On Friday, March 30, 2012 5:53:06 AM UTC-7, Gruffalo wrote:
>
> Hello everyone!
>
>
> I've looked at the Sequel docs (Associations and Advanced Associations)
> and also at other assorted sources of help on the web but this problem
> eludes me.
>
>
> I'm trying to model the following situation in a standalone Ruby
> application using Sequel (both are new to me) –
>
>
> There are *customers*, who receive *services*. There are various fields
> associated with the *service provision*, like actual and estimated costs
> and so on. It makes sense to join the *customers *and *services* tables
> through *service_provisions* and to keep these values in the
> service_provisions table.
>
>
> My problem is that I would like to access the 'complete' service provision
> information from one of my models easily, that is the one that includes
> information from both the *services* and *service_provisions* tables.
>
>
> For example I currently have:
>
>
> Customer.first.services.first
>
> => #<Service @values={:id=>4, :service_id=>"window_cleaning",
> :service_name=>"Communal Window Cleaning", :display_order=>400,
> :category=>"block", :current=>true}>
>
>
> Customer.first.service_provisions.first
>
> #<ServiceProvision @values={:id=>2, :customer_id=>1, :service_id=>4,
> :actual=>10.0, :last_year_estimate=>9.0, :estimate=>11.0}>
>
>
> And I don't know how to set it up so I could do something like
>
> Customer.first.service_provisions.first.service_name
>
> Customer.first.service_provisions.first.last_year_estimate
>
>
> or
>
>
> Customer.first.services.first.service_name
>
> Customer.first.services.first.last_year_estimate
>
>
> whichever makes more sense (I like the …provision option more).
>
>
> It is as if I want to join the *Service* and *Service Provision *data
> together in some way?
>
>
>
> My models are:
>
>
>
> class Customer < Sequel::Model
>
> one_to_many :service_provisions
>
many_to_many :services, :join_table => :service_provisions
>
Your issue is that many_to_many by default does not select columns from the
join table.
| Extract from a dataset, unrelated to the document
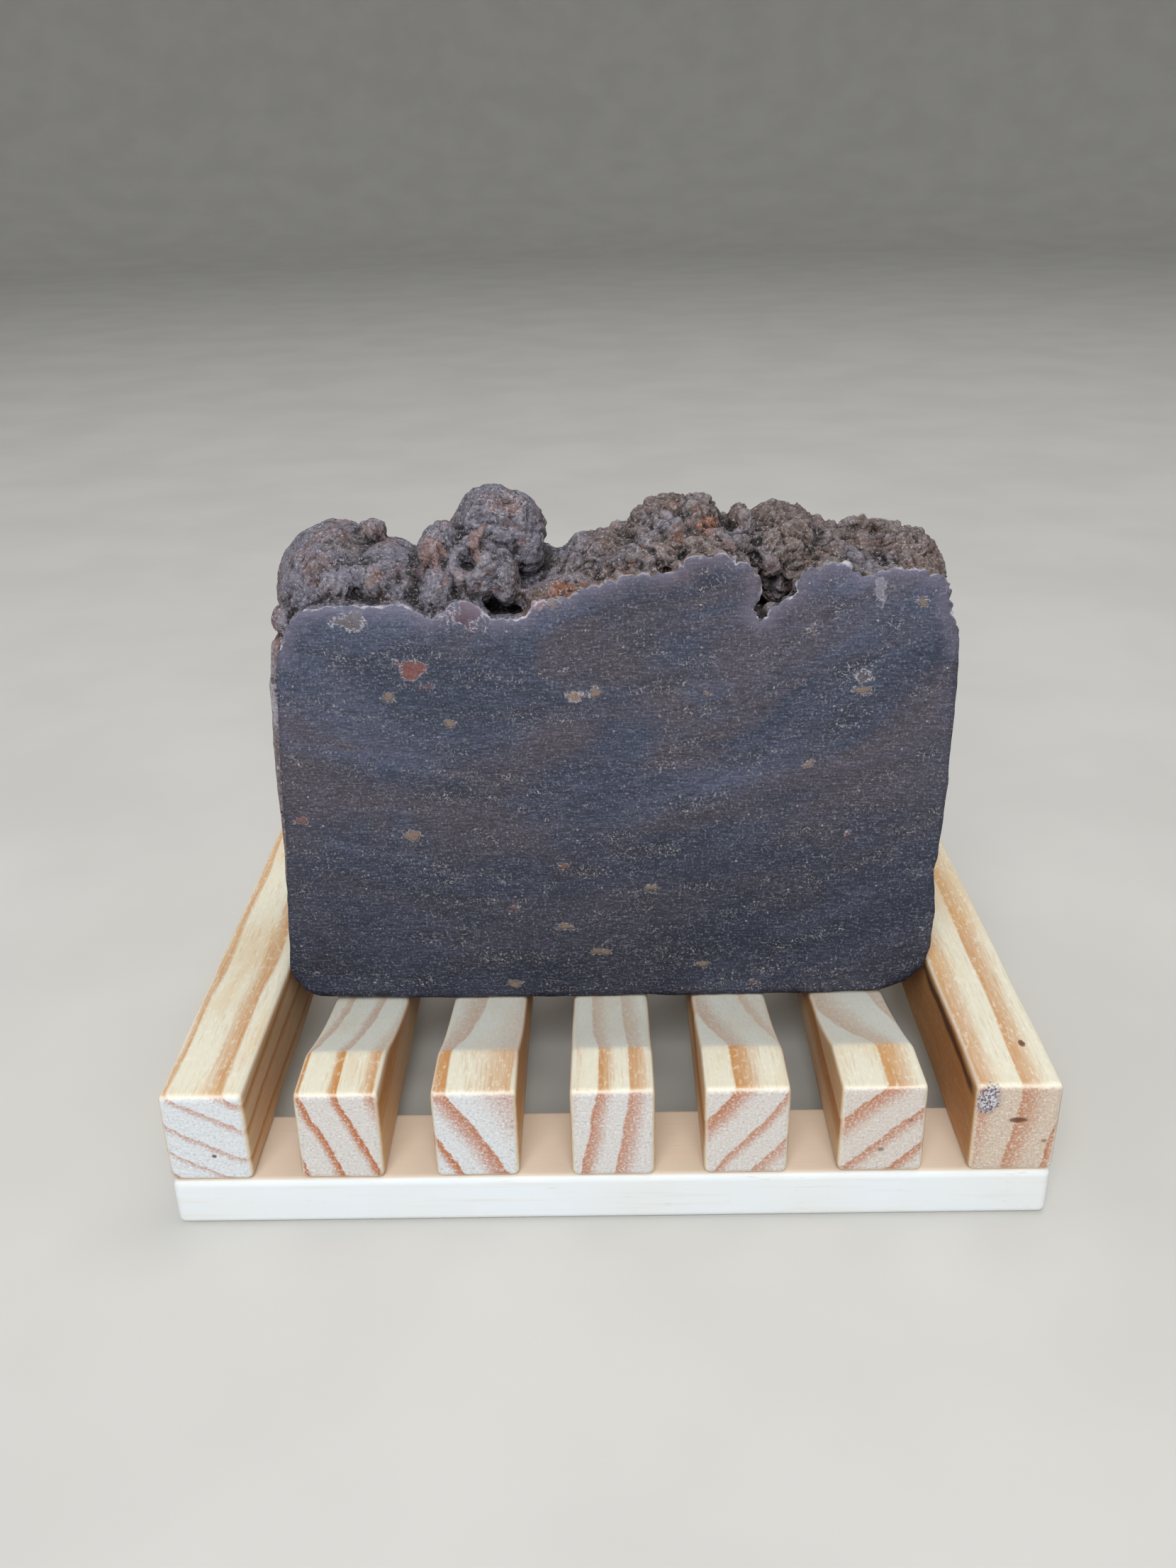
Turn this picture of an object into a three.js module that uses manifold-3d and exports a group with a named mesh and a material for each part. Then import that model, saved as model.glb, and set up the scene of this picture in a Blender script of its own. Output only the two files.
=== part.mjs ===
// Slatted wooden soap dish with a loaf-cut bar of soap standing in its cradle.
//
// Frame: millimetres, +X along the rails, +Y from the front to the back, +Z up. The origin is on the
// table under the middle of the dish.
//
// Seven pine slats run from front to back on two rails. The five middle slats are scooped, so that
// the bar stands in a shallow trough between the two outer slats, which are left straight. Each slat
// is held to each rail by one wire staple, driven from underneath.
import * as THREE from "three";
import { mergeVertices } from "three/addons/utils/BufferGeometryUtils.js";
import Module from "manifold-3d";

// ---- Driving dimensions ---------------------------------------------------------------------

// The dish
const DISH_WIDTH = 110; // over the two outer slats
const DISH_DEPTH = 80; // the length of a slat
const SLAT_COUNT = 7;
const SLAT_WIDTH = 10.5;
const SLAT_HEIGHT = 12.8;
const SLAT_CORNER = 1.0; // rounding of the slat's ends
const SLAT_EASE = 0.7; // rounding of its long edges
const RAIL_DEPTH = 13.2;
const RAIL_HEIGHT = 6.9;
const RAIL_CORNER = 1.3; // rounding of the rail's ends
const RAIL_EASE = 0.5; // rounding of its long edges
const PART_GAP = 0.3; // clearance between pieces that touch

// The scoop in the middle slats
const LIP = 9; // flat left at each end of a scooped slat
const SCOOP_DEPTH = 6.2;
const SCOOP_STEPS = 22; // straight steps along the arc

// How far each slat was set off its even place, from the left one to the right one
const SLAT_DRIFT = [0, -0.1, 0.2, 0.5, 0.4, 0.4, 0];

// The staples: flat wire, one crown and two pointed legs
const STAPLE_CROWN = 5.7; // over both legs
const STAPLE_LEG = 14;
const STAPLE_WIRE = 1.0; // thickness seen from the front
const STAPLE_WIRE_WIDTH = 1.25;
const STAPLE_POINT = 1.2;
const STAPLE_RECESS = 0.4; // how deep the crown is driven below the rail's underside

// The bar of soap
const SOAP_THICKNESS = 24; // between its two cut faces
const SOAP_HEIGHT = 58; // of the cut face, at its left end
const SOAP_CORNER = 4.5; // worn rounding of its bottom corners
const SOAP_EASE = 0.8; // worn edge of the cut faces

// Sides of the bar, as [how far inside the fitted width, height above its base]
const SOAP_LEFT_SIDE = [
  [0.8, 17],
  [1.6, 30],
  [2.0, 43],
  [2.7, 51],
];
const SOAP_RIGHT_SIDE = [
  [-0.8, 12],
  [-0.1, 19],
  [-0.8, 30],
  [-0.8, 48],
  [-0.3, 54],
];

// Torn top edge of the bar, as [share of the width from the left, rise above the left end]
const SOAP_TOP_EDGE = [
  [0.06, -3.4],
  [0.09, -0.6],
  [0.16, 0],
  [0.22, -0.2],
  [0.26, -2.1],
  [0.3, 0.2],
  [0.34, -2.2],
  [0.39, -1.9],
  [0.41, 0],
  [0.48, 1.4],
  [0.55, 3.4],
  [0.59, 2.8],
  [0.63, 5],
  [0.68, 5.2],
  [0.72, 2.3],
  [0.73, -1.6],
  [0.77, -0.1],
  [0.785, 3.1],
  [0.84, 4.3],
  [0.88, 2.9],
  [0.96, 2.6],
  [0.99, -0.3],
];

// Lumps on top of the bar: share of the width, place across the thickness, rise of the centre above
// the cut face's left end, and the three radii
const SOAP_LUMPS = [
  { at: 0.12, y: 0.5, rise: -2, radii: [8.4, 10.5, 9.8] }, // big left curl
  { at: 0.18, y: 0, rise: -1, radii: [5.6, 9.5, 7.4] },
  { at: 0.27, y: 0, rise: 0, radii: [5.2, 9, 7.4] }, // small curl
  { at: 0.355, y: -1.5, rise: 5, radii: [6.4, 6.5, 6.9] }, // tall ball
  { at: 0.49, y: 1.5, rise: 0, radii: [11, 9.5, 4.4] }, // saddle
  { at: 0.62, y: 1, rise: 2, radii: [7, 10, 8] }, // high ridge
  { at: 0.73, y: 2, rise: 1.5, radii: [6.5, 9, 7.6] },
  { at: 0.81, y: 2.5, rise: 0, radii: [8, 8.5, 5.6] },
  { at: 0.93, y: 0, rise: -1.5, radii: [5.8, 11, 6.7] }, // right shoulder
];
const LUMP_SEGMENTS = 18;

// Finish of each kind of piece
const FINISH = {
  slat: { color: 0xdcb98a, roughness: 0.7, metalness: 0 },
  rail: { color: 0xeee0c4, roughness: 0.75, metalness: 0 },
  staple: { color: 0xa7a9ab, roughness: 0.35, metalness: 1 },
  soap: { color: 0x454350, roughness: 0.6, metalness: 0 },
};

// ---- Values that follow from them -----------------------------------------------------------

const SLAT_PITCH = (DISH_WIDTH - SLAT_WIDTH) / (SLAT_COUNT - 1);
const SLAT_BASE = RAIL_HEIGHT + PART_GAP;
const DISH_TOP = SLAT_BASE + SLAT_HEIGHT;
const SCOOP_HALF = DISH_DEPTH / 2 - LIP;
const SCOOP_RADIUS = (SCOOP_HALF ** 2 + SCOOP_DEPTH ** 2) / (2 * SCOOP_DEPTH);
const STAPLE_Y = (DISH_DEPTH - LIP) / 2; // in the middle of the lip, where a slat is full height

const scoopDrop = (y) => Math.sqrt(SCOOP_RADIUS ** 2 - y ** 2) - SCOOP_RADIUS + SCOOP_DEPTH;
const slatX = (index) => (index - (SLAT_COUNT - 1) / 2) * SLAT_PITCH + SLAT_DRIFT[index];
const isOuter = (index) => index === 0 || index === SLAT_COUNT - 1;

// The bar is as wide as the trough between the outer slats lets it be, and it stands on the scoop
// with its front and rear bottom edges.
const SOAP_HALF = DISH_WIDTH / 2 - SLAT_WIDTH - PART_GAP;
const SOAP_BASE = DISH_TOP - scoopDrop(SOAP_THICKNESS / 2) + PART_GAP;

// ---- Joining and cutting --------------------------------------------------------------------

const wasm = await Module();
wasm.setup();

function toSolid(geometry) {
  const bare = geometry.clone();
  bare.deleteAttribute("normal");
  bare.deleteAttribute("uv");
  const merged = mergeVertices(bare, 1e-4);
  return new wasm.Manifold(
    new wasm.Mesh({
      numProp: 3,
      vertProperties: merged.getAttribute("position").array,
      triVerts: new Uint32Array(merged.index.array),
    }),
  );
}

function toGeometry(solid) {
  const mesh = solid.getMesh();
  const shared = new THREE.BufferGeometry();
  shared.setAttribute("position", new THREE.BufferAttribute(mesh.vertProperties, mesh.numProp));
  shared.setIndex(new THREE.BufferAttribute(mesh.triVerts, 1));
  const faceted = shared.toNonIndexed();
  faceted.computeVertexNormals();
  return faceted;
}

// ---- Extrusions -----------------------------------------------------------------------------

// Extrudes an outline to a full length, bevels included, and centres it on the outline's plane.
function extrude(shape, length, ease = 0) {
  const geometry = new THREE.ExtrudeGeometry(shape, {
    depth: length - 2 * ease,
    curveSegments: 2,
    bevelEnabled: ease > 0,
    bevelThickness: ease,
    bevelSize: ease,
    bevelOffset: -ease,
    bevelSegments: 2,
  });
  return geometry.translate(0, 0, ease - length / 2);
}

// An outline drawn in X and Z, extruded along Y.
function extrudeAlongY(shape, length, ease) {
  return extrude(shape, length, ease).rotateX(Math.PI / 2);
}

// An outline drawn in Y and Z, extruded along X.
function extrudeAlongX(shape, length, ease) {
  return extrudeAlongY(shape, length, ease).rotateZ(Math.PI / 2);
}

// A box outline with rounded corners; the corner points of its top edge may be joined by more points.
function roundedOutline(width, height, corner, top = []) {
  const right = width / 2 - corner;
  const shape = new THREE.Shape();
  shape.moveTo(-right, 0);
  shape.absarc(right, corner, corner, -Math.PI / 2, 0);
  shape.absarc(right, height - corner, corner, 0, Math.PI / 2);
  top.forEach(([x, y]) => shape.lineTo(x, y));
  shape.absarc(-right, height - corner, corner, Math.PI / 2, Math.PI);
  shape.absarc(-right, corner, corner, Math.PI, 1.5 * Math.PI);
  return shape;
}

// ---- Staples --------------------------------------------------------------------------------

// A staple's outline seen from the front. With a clearance it is the outline of the slot that the
// staple was driven into, which is open at the rail's underside.
function stapleOutline(clearance) {
  const outer = STAPLE_CROWN / 2 + clearance;
  const inner = STAPLE_CROWN / 2 - STAPLE_WIRE - clearance;
  const bottom = clearance > 0 ? -1 : STAPLE_RECESS;
  const crownTop = STAPLE_RECESS + STAPLE_WIRE + clearance;
  const tip = STAPLE_RECESS + STAPLE_LEG + clearance;
  const shoulder = tip - STAPLE_POINT;
  const middle = (outer + inner) / 2;
  return new THREE.Shape(
    [
      [-outer, bottom],
      [outer, bottom],
      [outer, shoulder],
      [middle, tip],
      [inner, shoulder],
      [inner, crownTop],
      [-inner, crownTop],
      [-inner, shoulder],
      [-middle, tip],
      [-outer, shoulder],
    ].map(([x, z]) => new THREE.Vector2(x, z)),
  );
}

const stapleGeometry = () => extrudeAlongY(stapleOutline(0), STAPLE_WIRE_WIDTH);

// The slots of all the staples at one end of the dish.
function stapleSlots(y) {
  const slots = [];
  for (let index = 0; index < SLAT_COUNT; index++) {
    const slot = extrudeAlongY(stapleOutline(PART_GAP), STAPLE_WIRE_WIDTH + 2 * PART_GAP);
    slots.push(toSolid(slot.translate(slatX(index), y, 0)));
  }
  return slots;
}

const frontSlots = stapleSlots(-STAPLE_Y);
const rearSlots = stapleSlots(STAPLE_Y);

// ---- Slats and rails ------------------------------------------------------------------------

function slatOutline(scooped) {
  const scoop = [];
  for (let step = 0; scooped && step <= SCOOP_STEPS; step++) {
    const y = SCOOP_HALF * (1 - (2 * step) / SCOOP_STEPS);
    scoop.push([y, SLAT_HEIGHT - scoopDrop(y)]);
  }
  return roundedOutline(DISH_DEPTH, SLAT_HEIGHT, SLAT_CORNER, scoop);
}

function slatGeometry(index) {
  const bar = extrudeAlongX(slatOutline(!isOuter(index)), SLAT_WIDTH, SLAT_EASE);
  return toGeometry(
    toSolid(bar.translate(slatX(index), 0, SLAT_BASE))
      .subtract(frontSlots[index])
      .subtract(rearSlots[index]),
  );
}

function railGeometry(side, slots) {
  const outline = roundedOutline(DISH_WIDTH, RAIL_HEIGHT, RAIL_CORNER);
  const bar = extrudeAlongY(outline, RAIL_DEPTH, RAIL_EASE);
  const place = (side * (DISH_DEPTH - RAIL_DEPTH)) / 2;
  return toGeometry(
    slots.reduce((rail, slot) => rail.subtract(slot), toSolid(bar.translate(0, place, 0))),
  );
}

// ---- Soap -----------------------------------------------------------------------------------

const soapX = (share) => SOAP_HALF * (2 * share - 1);

// The cut face: straight and fitted between the outer slats below their tops, free above them.
function soapOutline() {
  const clear = DISH_TOP + 1;
  const inner = SOAP_HALF - SOAP_CORNER;
  const shape = new THREE.Shape();
  shape.moveTo(-inner, SOAP_BASE);
  shape.absarc(inner, SOAP_BASE + SOAP_CORNER, SOAP_CORNER, -Math.PI / 2, 0);
  shape.lineTo(SOAP_HALF, clear);
  SOAP_RIGHT_SIDE.forEach(([inset, height]) => shape.lineTo(SOAP_HALF - inset, SOAP_BASE + height));
  SOAP_TOP_EDGE.toReversed().forEach(([share, rise]) =>
    shape.lineTo(soapX(share), SOAP_BASE + SOAP_HEIGHT + rise),
  );
  SOAP_LEFT_SIDE.toReversed().forEach(([inset, height]) =>
    shape.lineTo(inset - SOAP_HALF, SOAP_BASE + height),
  );
  shape.lineTo(-SOAP_HALF, clear);
  shape.absarc(-inner, SOAP_BASE + SOAP_CORNER, SOAP_CORNER, Math.PI, 1.5 * Math.PI);
  return shape;
}

function lumpSolid({ at, y, rise, radii }) {
  const ball = new THREE.SphereGeometry(1, LUMP_SEGMENTS, Math.round(LUMP_SEGMENTS * 0.6));
  return toSolid(
    ball.scale(...radii).translate(soapX(at), y, SOAP_BASE + SOAP_HEIGHT + rise),
  );
}

function soapGeometry() {
  const bar = toSolid(extrudeAlongY(soapOutline(), SOAP_THICKNESS, SOAP_EASE));
  return toGeometry(SOAP_LUMPS.map(lumpSolid).reduce((whole, lump) => whole.add(lump), bar));
}

// ---- Assembly -------------------------------------------------------------------------------

function piece(name, geometry, finish) {
  const mesh = new THREE.Mesh(geometry, new THREE.MeshStandardMaterial(finish));
  mesh.name = name;
  return mesh;
}

function slatName(index) {
  if (index === 0) return "slat_outer_left";
  return isOuter(index) ? "slat_outer_right" : `slat_scooped_${index}`;
}

const dish = new THREE.Group();
for (let index = 0; index < SLAT_COUNT; index++)
  dish.add(piece(slatName(index), slatGeometry(index), FINISH.slat));
dish.add(piece("rail_front", railGeometry(-1, frontSlots), FINISH.rail));
dish.add(piece("rail_rear", railGeometry(1, rearSlots), FINISH.rail));
for (const [end, y] of [
  ["front", -STAPLE_Y],
  ["rear", STAPLE_Y],
])
  for (let index = 0; index < SLAT_COUNT; index++) {
    const staple = piece(`staple_${end}_${index + 1}`, stapleGeometry(), FINISH.staple);
    staple.position.set(slatX(index), y, 0);
    dish.add(staple);
  }

const object = new THREE.Group();
object.add(dish, piece("soap_bar", soapGeometry(), FINISH.soap));

export default object;
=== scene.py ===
# %% [markdown]
# # A slatted pine soap dish with a loaf-cut bar on it
#
# The object is a small bathroom dish: seven pine slats stapled across two pale
# rails, with a standing bar of handmade soap that drains between the slats.
# The CAD model already says where everything is, so this lesson only makes the
# looks: softened edges on the wood, growth rings that run right through each
# slat, and a bar whose crown is a crust of folded, torn soap.
#
# The first step is to load that frame. Its box is kept, because every new piece
# is placed by it.

# %% Load the frame
import math

import bmesh
import bpy
import numpy as np
from mathutils import Matrix, Vector, noise
from mathutils.geometry import delaunay_2d_cdt
from mathutils.kdtree import KDTree


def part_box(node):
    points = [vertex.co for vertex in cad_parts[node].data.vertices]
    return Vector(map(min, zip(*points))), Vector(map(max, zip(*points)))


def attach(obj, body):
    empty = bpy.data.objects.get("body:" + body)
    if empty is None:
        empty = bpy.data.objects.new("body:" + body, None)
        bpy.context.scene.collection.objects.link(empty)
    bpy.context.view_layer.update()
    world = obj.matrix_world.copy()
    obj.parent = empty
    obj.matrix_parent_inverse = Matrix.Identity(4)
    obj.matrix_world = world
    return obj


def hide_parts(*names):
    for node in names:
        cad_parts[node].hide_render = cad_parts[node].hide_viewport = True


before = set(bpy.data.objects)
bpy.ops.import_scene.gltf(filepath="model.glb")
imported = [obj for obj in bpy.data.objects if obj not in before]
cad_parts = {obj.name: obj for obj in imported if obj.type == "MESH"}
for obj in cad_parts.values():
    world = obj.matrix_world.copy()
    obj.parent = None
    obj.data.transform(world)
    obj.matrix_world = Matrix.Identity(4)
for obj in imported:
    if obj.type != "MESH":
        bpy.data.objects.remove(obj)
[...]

You can do so manually via the :select option:
many_to_many :services, :join_table => :service_provisions,
:select=>[:services_provisions.*, :services.*]
That will allow you to do:
Customer.first.services.first[:service_name]
Note that you need to use .[:column] instead of .column for columns in the
join table, since methods are only created for columns in the model's
table. You can do:
class Service
def_column_accessor :service_name
end
To create such methods manually, so that you can use .column.